Since then Labour has continually shifted the pro-business agenda its manifesto outlines further rightwards.

On Saturday, in a move seen as soliciting support from the right-wing layers orbiting around the Tories and the United Kingdom Independence Party (UKIP), Miliband said all new immigrants to Britain should be able to speak English. He told the Guardian, “I want to reach out to Tory voters, to Liberal Democrat voters, to Ukip voters, to non-voters.”

Addressing Labour’s policy of a 5 pence tax increase to 50p for the wealthiest, Chuka Umunna, the shadow business secretary, said, “I wouldn’t want to do it permanently because … I would like to see the tax burden as low as possible. I don’t believe that you tax for the sake of taxing: you tax to fund public services and, currently, to reduce our deficit and our debt.” He continued, “Ed Balls [the shadow chancellor] and I say it all the time to business audiences because we believe it.”

Big business was generally approving towards the policies of both parties, cautioning that any retreat from austerity was not an option.

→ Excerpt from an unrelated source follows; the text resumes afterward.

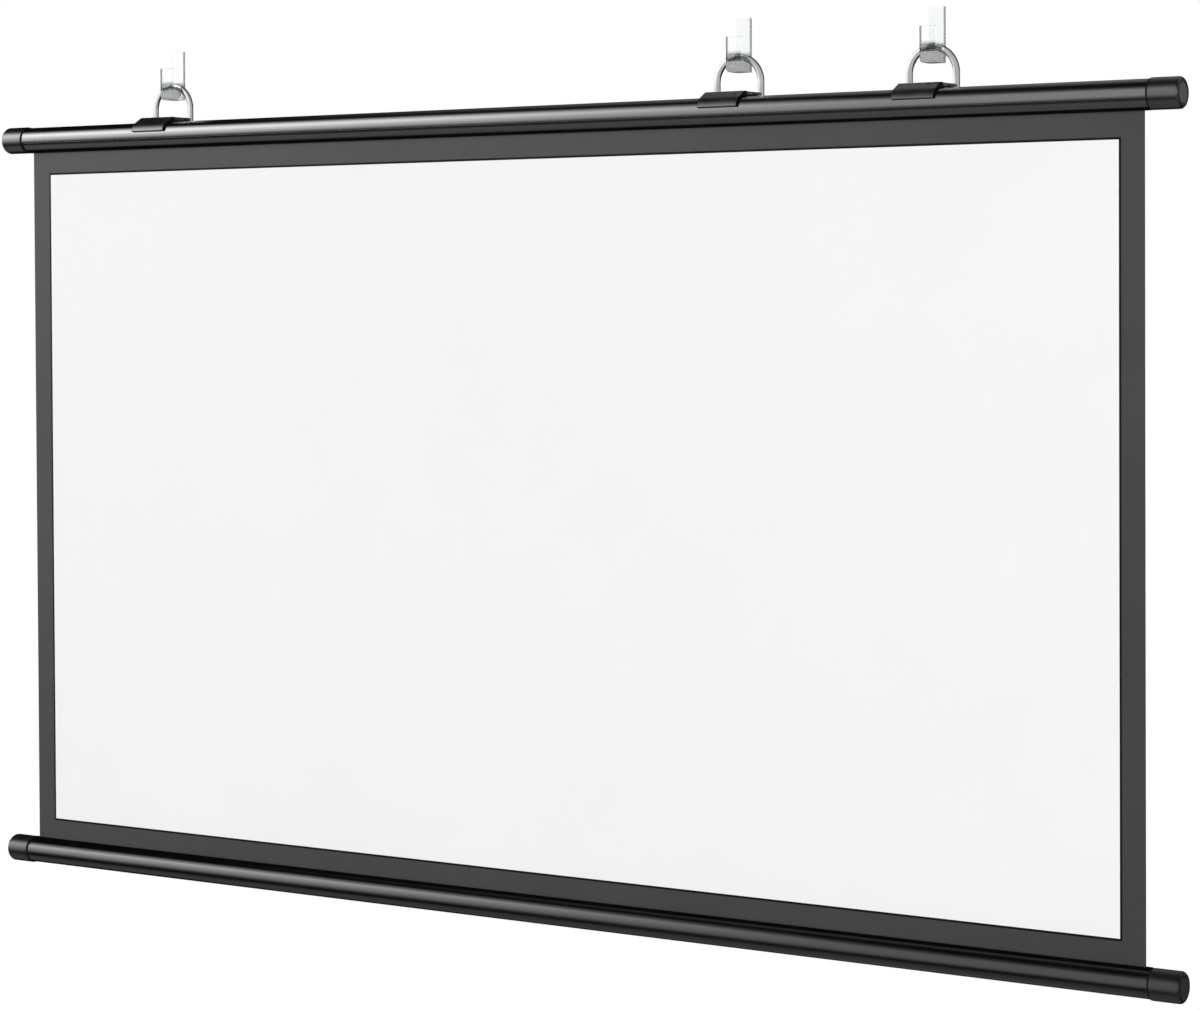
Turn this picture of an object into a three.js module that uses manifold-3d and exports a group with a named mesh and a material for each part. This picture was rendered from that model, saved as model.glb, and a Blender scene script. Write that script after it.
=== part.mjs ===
// A roll-up projector screen on three wall hooks, in millimetres.
// +Z is up, +Y points into the wall, and the picture faces -Y.
// The origin is on the wall, midway along the screen, level with the axis on which the rings swing.
import * as THREE from 'three';
import { mergeVertices } from 'three/addons/utils/BufferGeometryUtils.js';
import Module from 'manifold-3d';

const wasm = await Module();
wasm.setup();

// Picture and sheet
const pictureWidth = 1328;
const pictureHeightShare = 9 / 16;
const sideBorder = 26;
const topBorder = 26;
const bottomBorder = 23.7;
const faceLayer = 0.25;
const backLayer = 0.2;

// Extruded bars, one section but for the groove line, which is higher on the bottom bar's front
const tubeRadius = 14.2;
const tubeWall = 1.5;
const slotSideStep = 0.6;
const topGrooveAngle = 16.5;
const bottomGrooveAngle = 34;
const grooveWidth = 0.9;
const grooveDepth = 0.8;
const lipRise = 1;
const lipHalfWidth = 3.2;
const lipDepth = 1.6;
const slotWidth = 2;
const webWall = 1.2;
const beadRadius = 2.5;
const beadClearance = 0.3;
const channelClearance = 0.35;
const rollClearance = 0.35;

// End caps
const sheetToCap = 6.1;
const capLength = 32.3;
const capStep = 1;
const capMouthStep = 0.3;
const capTaper = 1.6;
const capRound = 4.2;
const capDishMargin = 5.2;
const capDishDepth = 0.7;
const plugLength = 20;
const plugWall = 2;
const plugClearance = 0.3;
const plugFloor = 3;

// Clips that carry the top bar
const clipWidth = 46;
const clipWall = 2.5;
const gripClearance = 0.3;
const gripFrontAngle = 166;
const gripBackAngle = -35;
const gripShoulderAngle = 120;
const gripTopReach = 6;
const tongueClearance = 2;
const tongueThickness = 3;
const tongueRise = 3.2;
const tongueToWall = 0.8;
const barOffset = 30;
const barrelWall = 2.1;
const cutOverrun = 3;

// Rings
const ringWidth = 58;
const ringBand = 7;
const ringThickness = 4;
const ringLegRise = 14.8;
const ringFoot = 3.6;
const ringFootRound = 3;
const ringBarRadius = 1.9;
const ringBarClearance = 0.3;

// Wall hooks and their pads
const hangerPlaceShares = [-0.38, 0.18, 0.344];
const hangerNames = ['left', 'middle', 'right'];
const hookWidth = 17;
const hookLip = 3;
const hookBack = 2.4;
const hookBase = 9.5;
const hookBaseRound = 5;
const troughRadius = 9.1;
const lipHeight = 17;
const backHeight = 36.7;
const hookTopRound = 1.1;
const seatClearance = 0.3;
const padThickness = 1;
const padMargin = 1.2;

// Facets
const tubeStep = 6;
const smallArcStep = 22.5;
const archStep = 6;
const troughStep = 10;
const capSides = 40;
const rodSides = 16;
const roundSteps = 3;

// Colours and finishes
const finishes = {
  blackTube: { color: 0x151515, roughness: 0.25, metalness: 0.5 },
  blackCap: { color: 0x262626, roughness: 0.35, metalness: 0 },
  blackClip: { color: 0x131313, roughness: 0.3, metalness: 0.4 },
  steel: { color: 0xc9cbcd, roughness: 0.15, metalness: 1 },
  clearPlastic: { color: 0xe6ecec, roughness: 0.1, metalness: 0 },
  gel: { color: 0xe4eae8, roughness: 0.4, metalness: 0 },
  whiteSheet: { color: 0xf4f4f4, roughness: 0.85, metalness: 0 },
  blackSheet: { color: 0x3a3a3a, roughness: 0.8, metalness: 0 },
  rod: { color: 0xb5b5b0, roughness: 0.5, metalness: 0 },
};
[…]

Simon Walker, director-general of the Institute of Directors, said Labour was “to be commended for recognising that deficit reduction is now a centre-ground issue, and an issue of paramount importance for our economic security.”

Adam Marshall, executive director of the British Chambers of Commerce, said, “It’s always good to see any political party talk about fiscal responsibility because that is of huge importance to business.”

He warned, “The litmus test is whether the next government actually delivers on those promises of responsibility, and I think it’s fair to say for all of the parties the jury’s still out on that.”